With difficulties facing the convening of the Higher Defense Council in the absence of a president, officials should act to form “a ministerial crisis cell” to cope with the fallout of military advances in Iraq by extremists from the Al-Qaeda-inspired Islamic State of Iraq and Greater Syria (ISIS), a ministerial source said Monday.
The proposed group should be headed by Prime Minister Tammam Salam and include the interior, defense, foreign affairs, finance, justice, social affairs and information ministers, the source told The Daily Star.
The source voiced fears that the parties that stood to benefit from the deteriorationof security in Lebanon, namely “dormant cells” of militants, might act to deal “a severe blow” to Lebanese stability as a reaction to ISIS’ expansion into Iraq.
These fears have prompted officials to place Lebanese military and security forces on high alert in order to face spillover from violence in Iraq, the source said.

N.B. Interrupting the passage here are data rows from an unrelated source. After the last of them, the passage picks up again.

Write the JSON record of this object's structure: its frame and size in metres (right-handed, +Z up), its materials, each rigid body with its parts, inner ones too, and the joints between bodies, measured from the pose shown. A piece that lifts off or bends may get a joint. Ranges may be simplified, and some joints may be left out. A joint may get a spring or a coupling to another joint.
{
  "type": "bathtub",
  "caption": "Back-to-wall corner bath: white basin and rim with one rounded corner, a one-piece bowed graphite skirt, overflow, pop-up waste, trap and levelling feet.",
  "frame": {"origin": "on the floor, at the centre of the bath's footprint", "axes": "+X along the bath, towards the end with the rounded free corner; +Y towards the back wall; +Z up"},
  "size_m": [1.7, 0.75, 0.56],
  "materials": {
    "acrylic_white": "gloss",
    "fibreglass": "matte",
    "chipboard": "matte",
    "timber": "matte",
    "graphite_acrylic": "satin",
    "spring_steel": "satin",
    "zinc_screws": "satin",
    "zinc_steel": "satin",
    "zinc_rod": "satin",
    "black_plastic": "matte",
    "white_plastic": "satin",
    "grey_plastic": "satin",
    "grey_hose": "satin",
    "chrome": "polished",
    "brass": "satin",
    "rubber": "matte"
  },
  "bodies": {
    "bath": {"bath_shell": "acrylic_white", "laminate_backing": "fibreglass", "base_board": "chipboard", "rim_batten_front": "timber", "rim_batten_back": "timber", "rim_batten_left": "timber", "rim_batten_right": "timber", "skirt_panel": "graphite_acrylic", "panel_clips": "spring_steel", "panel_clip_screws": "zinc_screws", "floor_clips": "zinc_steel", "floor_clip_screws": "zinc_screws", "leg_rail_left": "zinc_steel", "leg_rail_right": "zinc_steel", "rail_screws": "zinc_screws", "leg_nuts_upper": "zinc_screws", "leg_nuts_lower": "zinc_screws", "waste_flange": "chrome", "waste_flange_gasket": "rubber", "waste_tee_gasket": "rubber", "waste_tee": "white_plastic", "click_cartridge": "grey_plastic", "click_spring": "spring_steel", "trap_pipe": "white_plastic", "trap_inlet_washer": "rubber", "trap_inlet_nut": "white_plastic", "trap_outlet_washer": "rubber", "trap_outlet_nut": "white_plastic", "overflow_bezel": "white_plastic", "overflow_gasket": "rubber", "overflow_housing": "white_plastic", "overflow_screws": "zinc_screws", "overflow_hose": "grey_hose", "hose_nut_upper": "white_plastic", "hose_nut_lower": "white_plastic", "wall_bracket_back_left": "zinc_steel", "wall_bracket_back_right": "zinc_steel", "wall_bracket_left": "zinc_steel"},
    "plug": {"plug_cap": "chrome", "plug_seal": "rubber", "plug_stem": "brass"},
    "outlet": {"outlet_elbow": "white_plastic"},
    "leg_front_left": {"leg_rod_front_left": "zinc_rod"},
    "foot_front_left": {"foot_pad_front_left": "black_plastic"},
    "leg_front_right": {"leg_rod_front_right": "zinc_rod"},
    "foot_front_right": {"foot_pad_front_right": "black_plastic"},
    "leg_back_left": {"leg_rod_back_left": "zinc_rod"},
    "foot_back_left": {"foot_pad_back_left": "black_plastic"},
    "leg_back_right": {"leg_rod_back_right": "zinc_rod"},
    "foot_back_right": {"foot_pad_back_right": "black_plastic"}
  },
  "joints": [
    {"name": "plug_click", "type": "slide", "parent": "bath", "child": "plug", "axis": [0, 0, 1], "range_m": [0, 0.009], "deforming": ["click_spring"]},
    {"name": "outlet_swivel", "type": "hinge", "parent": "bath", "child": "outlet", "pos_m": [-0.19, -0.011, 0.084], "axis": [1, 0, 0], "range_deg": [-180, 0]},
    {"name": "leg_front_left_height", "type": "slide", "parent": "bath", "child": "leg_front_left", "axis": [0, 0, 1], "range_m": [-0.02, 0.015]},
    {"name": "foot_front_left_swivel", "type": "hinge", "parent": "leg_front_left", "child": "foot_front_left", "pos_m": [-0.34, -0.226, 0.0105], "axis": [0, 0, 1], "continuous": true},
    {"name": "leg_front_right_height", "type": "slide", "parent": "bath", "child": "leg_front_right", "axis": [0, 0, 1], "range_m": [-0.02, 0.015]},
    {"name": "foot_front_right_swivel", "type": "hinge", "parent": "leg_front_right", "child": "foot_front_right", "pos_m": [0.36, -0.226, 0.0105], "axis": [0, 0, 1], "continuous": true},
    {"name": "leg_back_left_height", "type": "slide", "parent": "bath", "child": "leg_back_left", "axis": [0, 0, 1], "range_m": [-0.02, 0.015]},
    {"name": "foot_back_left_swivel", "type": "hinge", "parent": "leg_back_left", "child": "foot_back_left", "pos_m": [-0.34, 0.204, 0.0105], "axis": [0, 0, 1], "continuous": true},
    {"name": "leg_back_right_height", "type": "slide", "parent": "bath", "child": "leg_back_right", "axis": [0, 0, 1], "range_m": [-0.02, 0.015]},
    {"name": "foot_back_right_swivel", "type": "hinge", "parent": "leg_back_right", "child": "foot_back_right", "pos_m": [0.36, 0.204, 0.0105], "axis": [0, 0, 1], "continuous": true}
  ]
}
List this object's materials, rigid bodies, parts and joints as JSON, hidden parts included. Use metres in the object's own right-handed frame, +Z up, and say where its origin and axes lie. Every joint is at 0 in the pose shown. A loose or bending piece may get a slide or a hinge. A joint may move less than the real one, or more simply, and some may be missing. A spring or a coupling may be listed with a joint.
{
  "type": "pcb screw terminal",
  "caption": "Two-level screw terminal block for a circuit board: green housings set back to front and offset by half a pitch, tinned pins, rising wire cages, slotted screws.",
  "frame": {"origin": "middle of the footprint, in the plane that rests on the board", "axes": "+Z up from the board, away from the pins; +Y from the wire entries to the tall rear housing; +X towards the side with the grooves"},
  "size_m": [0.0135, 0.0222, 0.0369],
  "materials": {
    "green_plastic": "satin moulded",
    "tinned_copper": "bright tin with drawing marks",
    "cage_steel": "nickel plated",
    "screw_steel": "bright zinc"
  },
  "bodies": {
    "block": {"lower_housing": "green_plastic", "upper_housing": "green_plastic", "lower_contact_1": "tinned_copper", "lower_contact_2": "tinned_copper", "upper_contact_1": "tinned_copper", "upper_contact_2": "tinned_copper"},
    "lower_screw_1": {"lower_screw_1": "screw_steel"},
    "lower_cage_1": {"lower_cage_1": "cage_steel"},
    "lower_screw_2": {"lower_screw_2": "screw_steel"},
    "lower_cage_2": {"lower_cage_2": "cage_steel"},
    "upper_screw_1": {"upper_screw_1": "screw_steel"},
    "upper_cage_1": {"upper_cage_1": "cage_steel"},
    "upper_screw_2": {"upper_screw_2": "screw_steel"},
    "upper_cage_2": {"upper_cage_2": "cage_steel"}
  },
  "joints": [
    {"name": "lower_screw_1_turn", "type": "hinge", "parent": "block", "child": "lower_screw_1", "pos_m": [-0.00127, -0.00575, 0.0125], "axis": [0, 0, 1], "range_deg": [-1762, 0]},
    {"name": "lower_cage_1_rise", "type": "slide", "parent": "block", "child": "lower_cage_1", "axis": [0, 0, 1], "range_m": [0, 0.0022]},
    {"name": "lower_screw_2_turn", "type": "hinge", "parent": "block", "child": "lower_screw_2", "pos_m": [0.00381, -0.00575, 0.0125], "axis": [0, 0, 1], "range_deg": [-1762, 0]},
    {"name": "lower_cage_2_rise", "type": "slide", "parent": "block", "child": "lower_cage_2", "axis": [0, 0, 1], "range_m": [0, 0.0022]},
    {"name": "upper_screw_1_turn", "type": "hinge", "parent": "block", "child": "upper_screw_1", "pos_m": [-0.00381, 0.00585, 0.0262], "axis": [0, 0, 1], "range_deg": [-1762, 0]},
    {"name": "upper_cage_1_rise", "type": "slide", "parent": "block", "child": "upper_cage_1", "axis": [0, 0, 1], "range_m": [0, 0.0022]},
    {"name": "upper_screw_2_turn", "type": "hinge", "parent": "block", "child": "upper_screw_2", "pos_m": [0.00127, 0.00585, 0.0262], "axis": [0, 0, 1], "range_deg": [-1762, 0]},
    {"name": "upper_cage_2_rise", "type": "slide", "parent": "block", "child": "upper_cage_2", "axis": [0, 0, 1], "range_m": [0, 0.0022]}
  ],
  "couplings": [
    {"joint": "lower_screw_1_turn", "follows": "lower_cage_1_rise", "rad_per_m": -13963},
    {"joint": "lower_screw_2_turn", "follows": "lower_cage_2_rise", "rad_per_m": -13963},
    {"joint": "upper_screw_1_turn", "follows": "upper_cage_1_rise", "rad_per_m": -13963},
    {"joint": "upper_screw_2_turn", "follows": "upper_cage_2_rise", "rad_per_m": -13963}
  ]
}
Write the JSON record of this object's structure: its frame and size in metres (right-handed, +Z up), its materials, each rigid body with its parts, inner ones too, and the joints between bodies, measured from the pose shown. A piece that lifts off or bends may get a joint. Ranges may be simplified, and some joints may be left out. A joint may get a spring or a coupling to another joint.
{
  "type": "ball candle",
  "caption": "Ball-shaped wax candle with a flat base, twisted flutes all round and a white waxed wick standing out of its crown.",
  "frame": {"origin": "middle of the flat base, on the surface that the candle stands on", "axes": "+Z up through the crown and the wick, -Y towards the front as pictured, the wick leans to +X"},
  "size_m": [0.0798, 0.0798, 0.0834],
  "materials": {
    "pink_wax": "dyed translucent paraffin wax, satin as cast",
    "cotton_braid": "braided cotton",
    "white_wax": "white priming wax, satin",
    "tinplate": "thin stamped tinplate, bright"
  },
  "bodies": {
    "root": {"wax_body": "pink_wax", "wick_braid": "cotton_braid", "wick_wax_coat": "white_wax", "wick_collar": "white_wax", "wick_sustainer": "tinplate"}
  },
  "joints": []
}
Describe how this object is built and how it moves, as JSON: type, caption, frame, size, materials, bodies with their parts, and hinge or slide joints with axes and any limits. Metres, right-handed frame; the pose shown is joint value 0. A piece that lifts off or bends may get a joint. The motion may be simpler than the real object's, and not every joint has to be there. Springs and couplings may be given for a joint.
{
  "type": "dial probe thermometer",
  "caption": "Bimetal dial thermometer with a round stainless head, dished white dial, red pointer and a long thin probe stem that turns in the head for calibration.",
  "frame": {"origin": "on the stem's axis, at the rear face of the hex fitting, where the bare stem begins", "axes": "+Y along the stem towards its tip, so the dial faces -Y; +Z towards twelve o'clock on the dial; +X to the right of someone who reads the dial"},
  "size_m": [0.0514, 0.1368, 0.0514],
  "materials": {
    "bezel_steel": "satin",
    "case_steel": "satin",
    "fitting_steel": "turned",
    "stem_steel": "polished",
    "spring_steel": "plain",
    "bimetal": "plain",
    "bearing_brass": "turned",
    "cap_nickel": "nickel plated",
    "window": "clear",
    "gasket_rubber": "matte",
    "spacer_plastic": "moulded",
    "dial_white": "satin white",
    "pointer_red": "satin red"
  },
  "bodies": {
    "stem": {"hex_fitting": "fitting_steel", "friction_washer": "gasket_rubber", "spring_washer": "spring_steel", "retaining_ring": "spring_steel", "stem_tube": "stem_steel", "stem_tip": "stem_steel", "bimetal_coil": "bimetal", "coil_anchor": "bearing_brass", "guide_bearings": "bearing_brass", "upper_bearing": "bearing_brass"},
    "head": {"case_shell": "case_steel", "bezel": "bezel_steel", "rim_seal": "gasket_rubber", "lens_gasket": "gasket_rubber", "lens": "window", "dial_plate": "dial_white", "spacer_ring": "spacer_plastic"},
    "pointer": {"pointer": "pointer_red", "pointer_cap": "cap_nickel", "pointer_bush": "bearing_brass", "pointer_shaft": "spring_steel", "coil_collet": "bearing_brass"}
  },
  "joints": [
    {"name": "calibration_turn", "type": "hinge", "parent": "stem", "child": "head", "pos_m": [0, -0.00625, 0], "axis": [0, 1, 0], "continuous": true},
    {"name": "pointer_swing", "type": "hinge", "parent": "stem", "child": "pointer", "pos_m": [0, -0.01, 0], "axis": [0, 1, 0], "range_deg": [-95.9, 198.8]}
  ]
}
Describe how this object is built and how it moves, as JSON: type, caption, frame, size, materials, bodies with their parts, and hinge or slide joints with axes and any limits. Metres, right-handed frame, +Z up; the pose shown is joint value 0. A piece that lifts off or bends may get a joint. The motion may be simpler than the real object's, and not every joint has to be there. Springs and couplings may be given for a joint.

He added that the Lebanese Army had launched a military operation to clear some border areas with Syria of any fighters from ISIS, the Nusra Front and other Al-Qaeda-affiliated groups in the area.
The spiraling Sunni-Shiite tensions in more than one area of the volatile Middle East and attempts by some well-known regional players to benefit from them have raised fears that Lebanon may become involved in the game of “iron and fire,” the source said.
“The situation requires political and security alertness to face the schemes of this kind,” the source added.
The proposed ministerial committee should focus on the security situation in light of the upheavals sweeping the region, the source said.
The source added that the committee should draw up a detailed plan to confront the proliferation of fundamentalist groups in Lebanese territory and insulate the country from regional developments, especially as certain parties that stand to benefit from the lack of a president and the disruption of Parliament and the Cabinet’s work could try to undermine stability in Lebanon if given the opportunity.
Amid fears of destabilization at the beginning of summer, Western security sources voiced concerns during meetings held recently with Lebanese officials that the country might become an “active arena” for militants.
A number of the group’s members have entered the Palestinian refugee camp of Ain al-Hilweh near the southern city of Sidon in recent days and have stayed there, the sources said.
They added that ISIS has worked out a plan to expand its presence outside Syria and Iraq and set up “a logistical backyard” to back up its movements, contacts and transfers in those countries.
ISIS is expected to increase its statements about Lebanon in the next few days, according to the same sources.